In ancient China, during an era where so much importance was placed on prevention of illness—if a patient became sick, the doctor would pay them.
Clearly, they took wellness and prevention very seriously back then.
They believed that prevention was the foundation of everyday life and the guiding principle of medical practice. It’s a novel idea, isn’t it? Basing healthcare on being and staying healthy?
As it evolved, medicine in the west became increasingly focused on the treatment of diseases rather than the prevention of them. Thanks to this “treatment now!”—nutrition, diet, and wellness later philosophy we managed to create the most costly medical, pharmaceutical and industrial complex in history.

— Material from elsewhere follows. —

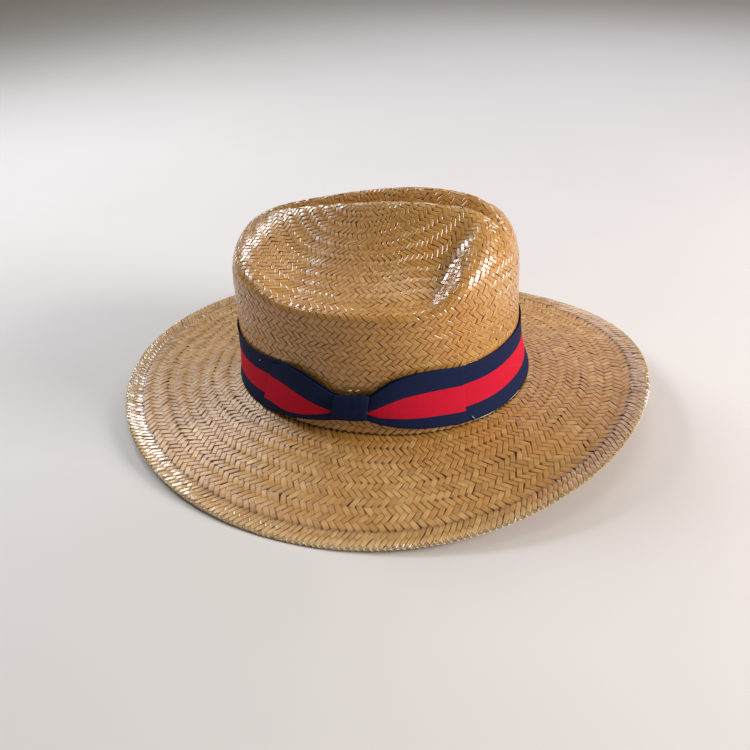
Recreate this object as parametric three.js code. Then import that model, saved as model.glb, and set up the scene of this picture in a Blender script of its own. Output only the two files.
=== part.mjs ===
// A straw hat with a striped ribbon and a flat bow, lying on its brim. Millimetres, +Z up.
// The wearer faces -Y and the bow is on the wearer's left, at +X.
// The origin is on the surface that the hat lies on, under the middle of its brim.

import * as THREE from 'three';
import { mergeVertices } from 'three/addons/utils/BufferGeometryUtils.js';

// Crown: the wall is an oval that flares at its foot and leans in a little as it rises
const CROWN_HALF_LENGTH = 98;      // at the foot, along Y
const CROWN_HALF_WIDTH = 85.5;     // at the foot, along X
const FLARE_HEIGHT = 20;           // the flare fades over this height
const FLARE_LENGTH = 6;            // how far the flare widens the foot, along Y
const FLARE_WIDTH = 3;             // the same along X
const LEAN_LENGTH = 0.012;         // inward lean of the wall for each mm of height, along Y
const LEAN_WIDTH = 0.03;           // the same along X
const FRONT_SQUARENESS = 0.025;    // how much squarer than an oval the front is
const CROWN_CENTRE = 2.3;          // the oval's centre behind the brim's centre, above the flare
const FLARE_SHIFT = 2.5;           // how far the flare moves the centre back at the foot
const CROWN_SHEAR = 0.01;          // how far forward the centre moves for each mm of height

// Crown top: a crest that falls to the front and back, a scoop on each side, a crease along the middle
const CREST_HEIGHT = 120.5;        // highest line of the crown, above the foot
const CREST_PLACE = 33;            // how far behind the origin the crest is highest
const CREST_FALL = 0.0036;         // how fast the crest falls away from there
const CREST_EASE = 0.013;          // how soon that fall straightens out
const LEDGE_HEIGHT = 79;           // foot of the side scoops
const SCOOP_POWER = 2;             // 1 is a straight slope, more is a deeper scoop
const SCOOP_BACK_START = 55;       // the scoops fade out between these places behind the origin
const SCOOP_BACK_END = 78;
const SCOOP_BACK_BEND = 0.0015;    // how fast that end of a scoop comes forward towards the wall
const SCOOP_FRONT_START = 27;      // and between these places before it
const SCOOP_FRONT_END = 89;
const DOME_BACK = 14;              // how far the crown's back end is rounded down
const DOME_FRONT = 9;              // the same at the front
const DOME_START = 0.6;            // share of the way to the wall where that rounding starts
const DOME_SIDES = 1.25;           // how much sooner it comes towards the sides
const DOME_POWER = 1.6;            // 1 is a straight slope, more keeps the rounding near the wall
const RIDGE_HALF_WIDTH = 11;       // the two ridges beside the crease, from the middle
const RIDGE_PLACE = 5;             // their middle behind the origin
const RIDGE_HALF_LENGTH = 80;
const RIDGE_EGG = 0.45;            // how much wider apart they are at the back than at the front
const RIDGE_ROUND = 0.03;          // rounding of the ridges, as a share of the scoop's width
const CREASE_DEPTH = 17;

// Rounding of the edge between the wall and the top
const CORNER_DROP = 5;             // where it starts below the edge, at the sides
const CORNER_INSET = 5;            // where it ends inside the edge, at the sides
const CORNER_DROP_FRONT = 13;      // added to these at the front
const CORNER_INSET_FRONT = 4;
const CORNER_DROP_BACK = 20;       // and at the back
const CORNER_INSET_BACK = 12;

// Brim
const BRIM_HALF_LENGTH = 180;
const BRIM_HALF_WIDTH = 160.5;
const RIM_DROP = 12.2;             // the rim's mean height under the crown's foot
const RIM_LIFT_BACK = 6.9;         // the back is higher and the front is lower by this
const RIM_DIP_SIDES = 9;           // the sides are lower, and the front and back higher, by this
const RIM_TWIST = 1.7;             // a small third wave round the rim
const CURL_RISE = 4;               // the outer part curls up by this
const CURL_SWING = 0.3;            // share by which the curl is stronger at the front and back
const CURL_START = 0.62;           // share of the brim's width where the curl starts
const HEM_WIDTH = 12;              // the edge is folded under and stitched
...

Through it, we’ve achieved a lifestyle that highly values and reimburses intricate procedures and pays essentially nothing for preventing people from becoming patients in the first place.
With payment being so astronomically high for doing things like putting defibrillators into terminally defective hearts and high tech ICU treatments for patients with no meaningful chance for recovery, it is little wonder that there is nothing left over to pay for keeping the “well” from becoming the “sick.”
And personally? I’m thinking: this is a pretty awful way of practicing medicine.
Patients need prevention and the guiding principle behind a concierge medical practice, such as mine, is a practical approach to keeping people well.
If something does begin to develop we will be watching carefully and act to prevent it from becoming a serious issue. Any doctor who has a concierge practice must believe strongly in maintaining health and being extremely proactive if problems do appear. I want my patients to recognize what a healthy and strong body feels like—so that when that feeling begins to waver we can quickly and easily solve illness without letting the body deteriorate further.
Concierge medicine is more than a personalized approach to healthcare—it’s a long-term commitment to overall wellness.